> **DIRECTIVE**
Quote the whole listing word for word, please.

> **AVAILABLE RECORDS**
--- start ---
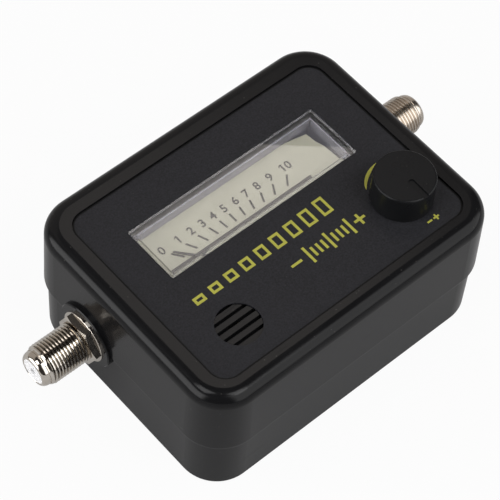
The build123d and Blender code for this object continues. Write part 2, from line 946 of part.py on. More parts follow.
def sounder_case():
    """Round moulded can with a sound port, closed below by its base."""
    can = rod(sounder_radius, sounder_bottom, sounder_top, grille_x, grille_y)
    inner = sounder_radius - sounder_wall
    can = can - rod(inner, sounder_bottom + sounder_wall, sounder_top - sounder_wall, grille_x, grille_y)
    return can - through(sounder_port_radius, sounder_top - sounder_wall, sounder_top, grille_x, grille_y)


def sounder_disc():
    """Thin vibrating disc across the can, resting on its wall."""
    top = sounder_top - sounder_disc_drop
    disc = rod(sounder_disc_radius, top - sounder_disc_thickness, top, grille_x, grille_y)
    rim_bottom = top - 2 * sounder_disc_thickness
    return disc + tube(
        sounder_radius - sounder_wall, sounder_disc_radius, rim_bottom, top, grille_x, grille_y
    )


def sounder_leads():
    """Two stiff leads from the sounder's base down to the circuit board."""
    return separate([lead(x, y, sounder_bottom, sounder_lead_radius) for x, y in sounder_lead_places()])


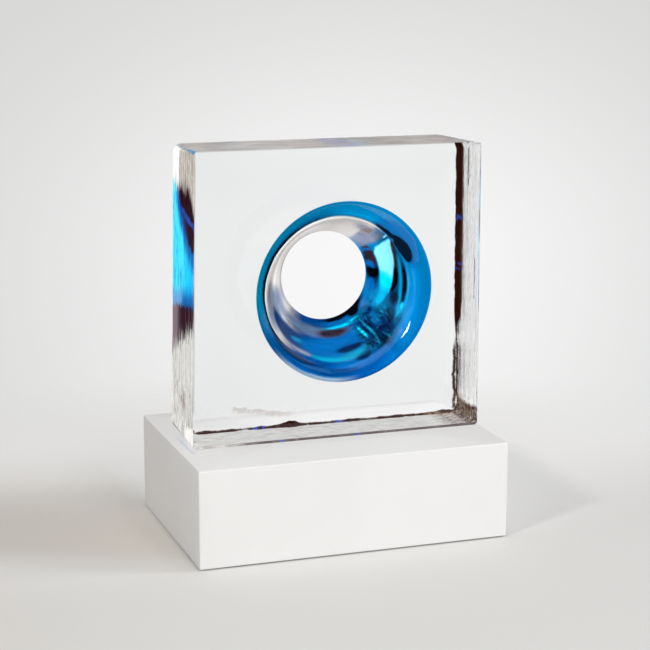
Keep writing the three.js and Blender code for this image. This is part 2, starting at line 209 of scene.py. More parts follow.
--- end ---
> **TASK RESPONSE**
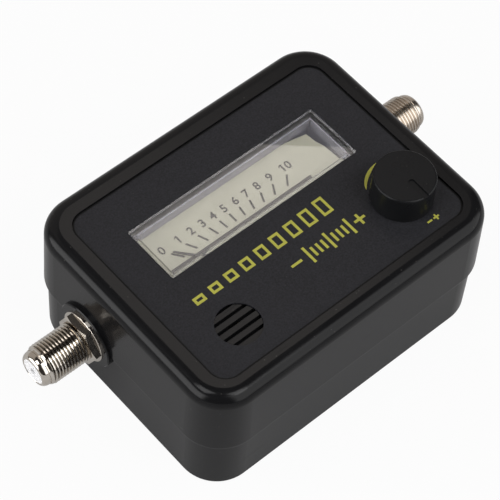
The build123d and Blender code for this object continues. Write part 2, from line 946 of part.py on. More parts follow.
def sounder_case():
    """Round moulded can with a sound port, closed below by its base."""
    can = rod(sounder_radius, sounder_bottom, sounder_top, grille_x, grille_y)
    inner = sounder_radius - sounder_wall
    can = can - rod(inner, sounder_bottom + sounder_wall, sounder_top - sounder_wall, grille_x, grille_y)
    return can - through(sounder_port_radius, sounder_top - sounder_wall, sounder_top, grille_x, grille_y)


def sounder_disc():
    """Thin vibrating disc across the can, resting on its wall."""
    top = sounder_top - sounder_disc_drop
    disc = rod(sounder_disc_radius, top - sounder_disc_thickness, top, grille_x, grille_y)
    rim_bottom = top - 2 * sounder_disc_thickness
    return disc + tube(
        sounder_radius - sounder_wall, sounder_disc_radius, rim_bottom, top, grille_x, grille_y
    )


def sounder_leads():
    """Two stiff leads from the sounder's base down to the circuit board."""
    return separate([lead(x, y, sounder_bottom, sounder_lead_radius) for x, y in sounder_lead_places()])


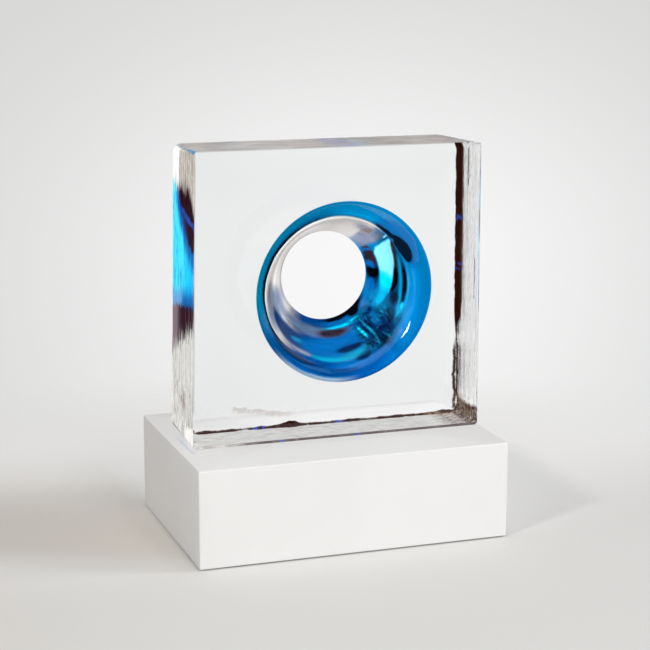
Keep writing the three.js and Blender code for this image. This is part 2, starting at line 209 of scene.py. More parts follow.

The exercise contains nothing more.